We have put together the November issue of Health and Welfare Forum to examine the impact of key cash assistance schemes currently in place, such as the baby bonus, the Child Allowance, and the EITC. Provided by local governments, the baby bonus serves as a financial incentive for childbearing-age couples to have children, with a view to mitigating low-birthrate trends. Through the Child Allowance, a monthly payment scheme, the central government seeks to ease the financial burden parents face in raising children. The EITC is an exemplary income support program aimed at encouraging labor force participation among low-income households. The articles included in this month’s Health and Welfare Forum examine these programs from the perspective of their policy goal―namely, bringing about changes in individual and household decision-making―and offer suggestions for how they could be improved in design and operation down the line.
This article examines the effects of local government baby bonuses and other key factors on household fertility decisions from the perspective of lifetime consumption smoothing. The findings indicate that short-term cash transfers have only limited impact, as decisions about having children are shaped by long-term financial planning. More effective policies would therefore focus on structural measures―such as housing support for newlyweds and youth employment programs―rather than one-off cash allowances.
This article presents an empirical analysis of the impact of the Child Allowance on the structure of household expenditures. The changes were more pronounced in the composition of expenses than in the total amount spent, with a common trend across households being increased direct spending on children’s clothing, recreation, and books and stationery items. The effect, however, varied across socioeconomic classes. Among low-income households, spending on children’s education and food increased, suggesting that for this group the Child Allowance serves as both a supplement to living expenses and an investment in children. Middle- and high-income households, as well as one-child families, showed an increase in savings through installment plans. All this aligns with the household-level tendency to view the Child Allowance as funds earmarked exclusively for children’s needs, thus bringing changes in both spending priorities and structure. The allowance scheme illustrates how a stable, predictable source of income flow can contribute, more effectively than mere cash transfers, to the development and welfare of children. To improve the program, policymakers should consider expanding the coverage of the Child Allowance to include a broader age range, while also seeking to reduce disparities by combining tiered support with tailored services in a detailed manner.
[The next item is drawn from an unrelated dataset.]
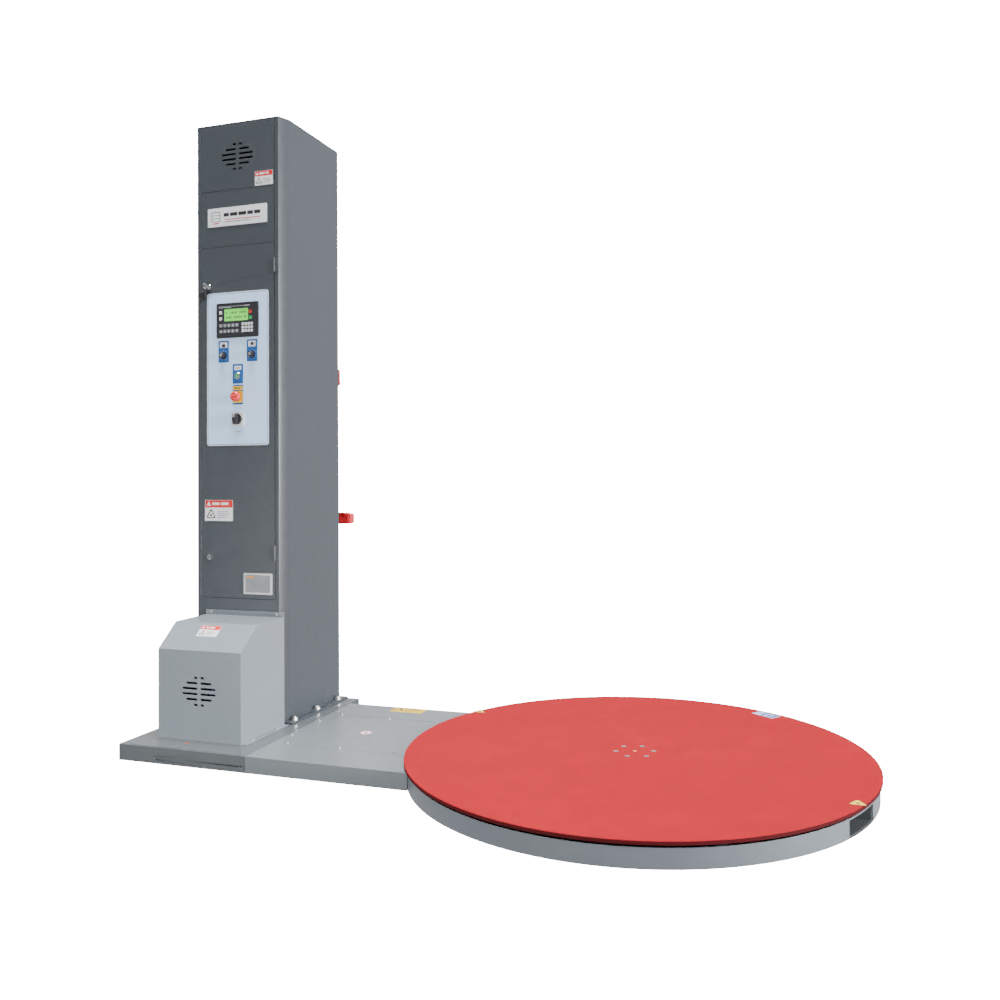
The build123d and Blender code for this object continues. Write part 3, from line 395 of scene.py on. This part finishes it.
def tri(size, cx=0.0, cy=0.0, r=0.12):
    """Rounded triangle, point up."""
    pts = []
    for k in range(3):
        a = math.radians(90 + 120 * k)
        vx, vy = cx + math.cos(a) * size * (1 - r * 2), cy + math.sin(a) * size * (1 - r * 2)
        for i in range(-3, 4):
            b = a + math.radians(20.0 * i)
            pts.append((vx + math.cos(b) * size * r * 2 * 0.9, vy + math.sin(b) * size * r * 2 * 0.9))
    return pts


def bars(x0, y0, width, rows, pitch, thick, rng):
    """Rows of short dashes in place of lettering."""
    out = []
    for k in range(rows):
        x = x0
        end = x0 + width * (0.65 + 0.35 * rng.random())
        while x < end:
            w = min(end - x, thick * (1.6 + 3.0 * rng.random()))
            if w > thick * 0.5:
                out.append(rect(w, thick, x + w / 2, y0 - k * pitch))
            x += w + thick * 0.6
    return out


def frame_outline(w, h, r, t):
    """A closed border of width t, as quads between two rounded outlines."""
    outer, inner = rounded(w, h, r), rounded(w - 2 * t, h - 2 * t, r - t)
    n = len(outer)
    return [[outer[i], outer[(i + 1) % n], inner[(i + 1) % n], inner[i]] for i in range(n)]


def ring_quads(r_out, r_in, n=40):
    def at(r, t):
        return (r * math.cos(t), r * math.sin(t))

    turns = [2 * math.pi * i / n for i in range(n + 1)]
    return [[at(r_out, t0), at(r_out, t1), at(r_in, t1), at(r_in, t0)] for t0, t1 in zip(turns, turns[1:])]


def signed_area(pts):
    nexts = pts[1:] + pts[:1]
    return sum(a[0] * b[1] - b[0] * a[1] for a, b in zip(pts, nexts))


LAYER_STEP = 0.00007
INK = 0.00005
FILM = 0.0001
FOIL = 0.0002


def printed(name, body, centre, right, up, layers, thick=0.0003):
    """A thin printed piece. layers: (material key, outlines in mm), the first one is the backing sheet."""
    right, up = Vector(right).normalized(), Vector(up).normalized()
    out = right.cross(up)
    bm = bmesh.new()
    keys = []
    for level, (key, outlines) in enumerate(layers):
        if key not in keys:
            keys.append(key)
        index = keys.index(key)
        z = thick + LAYER_STEP * level
        for pts in outlines:
            if signed_area(pts) < 0:
                pts = pts[::-1]
            verts = [bm.verts.new(Vector(centre) + right * (x / 1000) + up * (y / 1000) + out * z)
                     for x, y in pts]
            face = bm.faces.new(verts)
            face.material_index = index
            if level == 0:
                low = [bm.verts.new(v.co - out * thick) for v in verts]
                for i in range(len(verts)):
                    j = (i + 1) % len(verts)
                    side = bm.faces.new((low[i], low[j], verts[j], verts[i]))
                    side.material_index = index
    mesh = bpy.data.meshes.new(name)
    bm.to_mesh(mesh)
    bm.free()
    for key in keys:
        mesh.materials.append(mats[key])
    o = bpy.data.objects.new(name, mesh)
    bpy.context.scene.collection.objects.link(o)
    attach(o, body)
    return o


rng = random.Random(11)
X, Y, Z = Vector((1, 0, 0)), Vector((0, 1, 0)), Vector((0, 0, 1))
DOOR_LEAF = "door_leaf"
MACHINE = "machine_frame"


def mid(name, y=None):
    """The centre of a node's box seen from the front, at its front face unless y is given."""
    lo, hi = B[name]
    return ((lo.x + hi.x) / 2, lo.y if y is None else y, (lo.z + hi.z) / 2)


mast_cx = mid("top_panel")[0]
front_y = B["door"][1].y - 0.0025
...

To examine whether, and to what extent, the Earned Income Tax Credit (EITC)―an indirect cash transfer scheme―affects low-income households’ labor supply, this study employs an intention-to-treat approach, estimating the effects based on the maximum possible EITC benefits each household is eligible for, rather than the treatment-on-the-treated approach that calculates the effects of actual EITC receipt. Our analysis of microdata from the Survey of Household Finances and Living Conditions for the years 2017 to 2023 indicates that the effects of the EITC changes (expansions) during this period, though only marginally significant for household heads, were positive for the labor supply of their spouses. When examined by household type, the effect of EITC expansions was positive for one-person households and married households without dependent children, groups comprising a relatively high share of older adults. These findings suggest the need to further solidify the EITC’s central goal of promoting labor market participation and to discuss more thoroughly whom to include in its target group and how to improve the system.
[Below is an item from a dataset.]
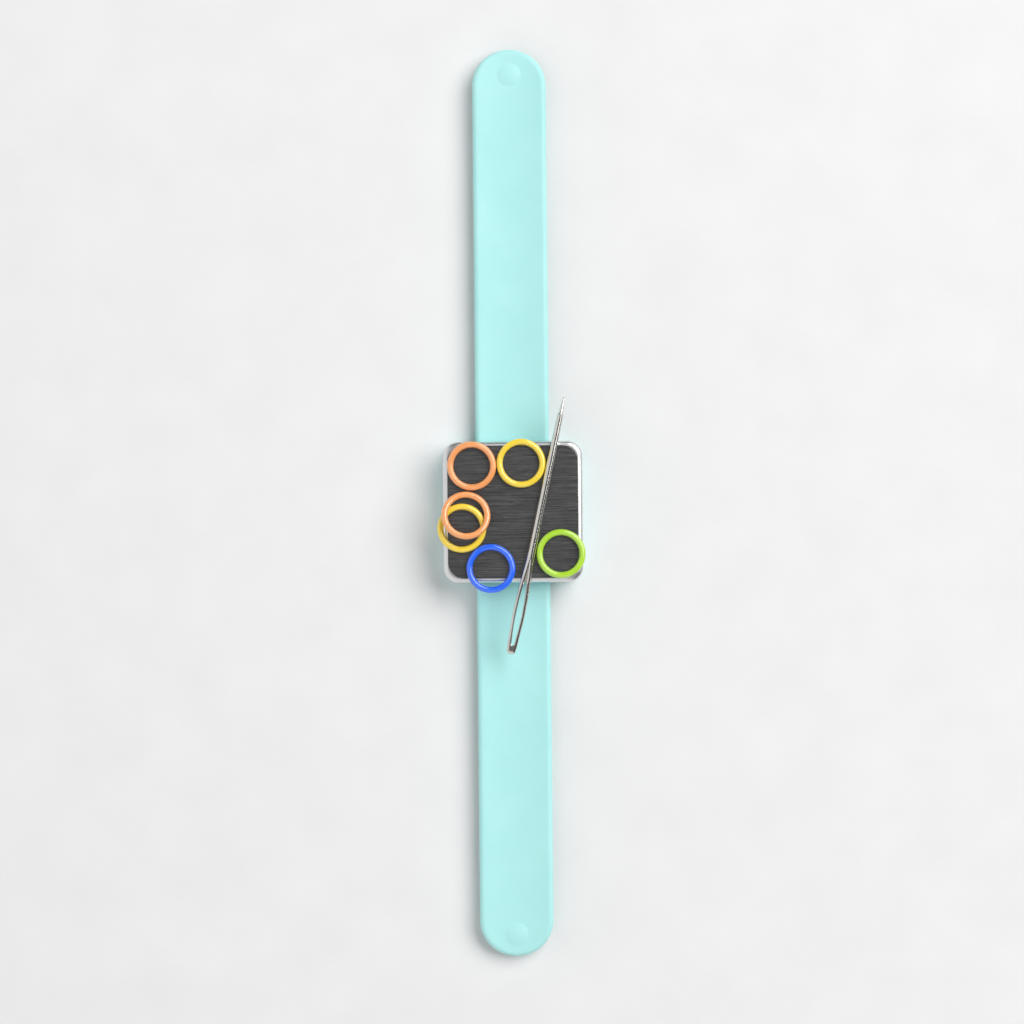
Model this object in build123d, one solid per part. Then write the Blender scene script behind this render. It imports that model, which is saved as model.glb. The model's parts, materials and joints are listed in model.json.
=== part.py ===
from build123d import *

import math
import os

# A magnetic wrist pin holder on a slap band. A square case with magnets under its face slides along
# a silicone sleeve that has a curved steel tape spring inside. Six ring stitch markers and a darning
# needle lie on the face, held by the magnets.
#
# Millimetres. +Z points away from the wrist and +Y along the straight band. The origin is at the
# centre of the case's underside, the face that rests on a wrist or a table.

# Band
BAND_LENGTH = 228.6  # nine inches from tip to tip
BAND_WIDTH = 18.5
BAND_SHIFT = 2.3  # how far the band's middle lies from the case's middle, along +Y
SLEEVE_THICKNESS = 2.2
TROUGH_RADIUS = 36.0  # of the band's hollow cross-section, at half its thickness
SPRING_WIDTH = 15.0
SPRING_THICKNESS = 0.25
SPRING_TO_TIP = 10.0  # the steel strip stops this far from each tip
POCKET_GAP = 0.05  # between the steel strip and the pocket around it
DOME_DIAMETER = 5.8
DOME_HEIGHT = 0.5
DOME_TO_TIP = {-1: 5.6, 1: 6.4}  # on the front arm and on the rear arm

# The band curls link by link. The links are short beside the case, where a band bends most, and
# long under the wrist. Each hinge line is the lowest line of the band, where the two links meet.
CORE_HALF = 21.0  # the length either side of the band's middle that stays inside the case
LINKS = [5.5, 6.0, 6.5, 6.5, 7.0, 8.0, 9.5, 12.0, 14.0]  # the tip's link takes the rest
LINK_GAP = 0.1

# Case, from the wrist up
CASE_X = 35.0
CASE_Y = 35.4
CASE_CORNER = 3.9
BAND_LOW = 1.25  # the band's lowest line runs just above the base cover
COVER_TOP = 1.1
CHANNEL_TOP = 5.0
CHANNEL_WIDTH = 19.3
DECK_TOP = 5.8
YOKE_TOP = 6.3
MAGNET_TOP = 7.9
SHEET_TOP = 8.1
RIM_TOP = 8.85
PLATE_TOP = 9.0
PLATE_X = 32.5
PLATE_Y = 33.0
PLATE_CORNER = 4.0
PLATE_GAP = 0.1
RIM_SLOPE = 11.0  # degrees, of the bezel's top towards its outer edge
RIM_FILLET = 1.1
BEZEL_FLANGE = 0.7  # how far the bezel's foot reaches in under the magnet carrier
HOUSING_INSET = 0.2  # the housing's sides lie behind the bezel's
FOOT_FILLET = 0.5
CHANNEL_WALL = 1.0
SIDE_WALL = 1.45
MAGNET_RADIUS = 6.0
MAGNET_PLACE = 7.4  # of each of the four magnets, along X and along Y
SCREW_X = 13.45
SCREW_Y = 13.2
SCREW_RADIUS = 0.8
SCREW_HEAD_RADIUS = 1.55
SCREW_HEAD_DEPTH = 0.7
SCREW_SUNK = 0.05
SCREW_END = 4.2
BOSS_RADIUS = 2.3
RUNNING_GAP = 0.05

# Ring stitch markers: a round wire bent into a closed ring
RING_MEAN_RADIUS = 5.36
WIRE_RADIUS = 0.8
REST_GAP = 0.05  # between a notion and what it lies on
FLAT_RINGS = {
    "ring_marker_orange_a": (-10.22, 11.6),
    "ring_marker_yellow_a": (2.13, 12.18),
    "ring_marker_yellow_b": (-12.82, -3.92),
    "ring_marker_blue": (-5.64, -14.07),
    "ring_marker_green": (11.93, -10.52),
}
# The second orange ring leans on the second yellow one, which lifts its nearer side.
LEANING_RING = (-11.75, -0.75)
LEAN_ANGLE = 15.0

# Darning needle, from the end of its eye to its tip
NEEDLE_LENGTH = 65.6
NEEDLE_EYE_END = (-0.97, -35.6)
NEEDLE_TURN = -12.3  # about Z, from +Y
NEEDLE_HALF_WIDTHS = [  # distance from the eye's end, half width
    (0.0, 0.6),
    (0.6, 1.0),
    (3.0, 1.3),
    (6.0, 1.43),
    (10.0, 1.58),
    (15.0, 1.48),
    (20.0, 1.25),
    (26.0, 1.04),
    (45.0, 0.95),
    (61.2, 0.76),
]
NEEDLE_CONE = [(61.6, 0.6), (65.3, 0.3), (65.6, 0.1)]
EYE_THICKNESS = 1.3
EYE_FLAT_END = 20.0
EYE_BLEND_END = 28.0
EYE_HALF_WIDTHS = [(3.0, 0.34), (6.0, 0.58), (10.0, 0.7), (15.0, 0.56), (17.8, 0.25)]
EYE_ENDS = (2.4, 18.5)
GUTTER_END = 24.3
GUTTER_HALF_WIDTH = 0.45
GUTTER_FLOOR = 0.3
NEEDLE_AXIS_Z = PLATE_TOP + REST_GAP + 1.08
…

The Child Welfare Act amended in August 2023 and its implementation in February 2024 laid the groundwork for the central or local governments to support individuals whose out-of-home protection has ended, or who have been discharged from an applicable facility before turning 18, and who are deemed by the Minister of Health and Welfare to need independent living support. This article examines the current state of support for early care leavers on the cusp of transitioning into independent living. The findings suggest that gaps in support coverage remain and silos between involved ministries and agencies persist, hindering the delivery of necessary follow-up services. As ways to address these difficulties, I suggest easing the age criteria, extending support to children returning to their original families, developing an integrated, inter-ministerial information system, systematizing follow-up services, and expanding the dedicated child protection workforce.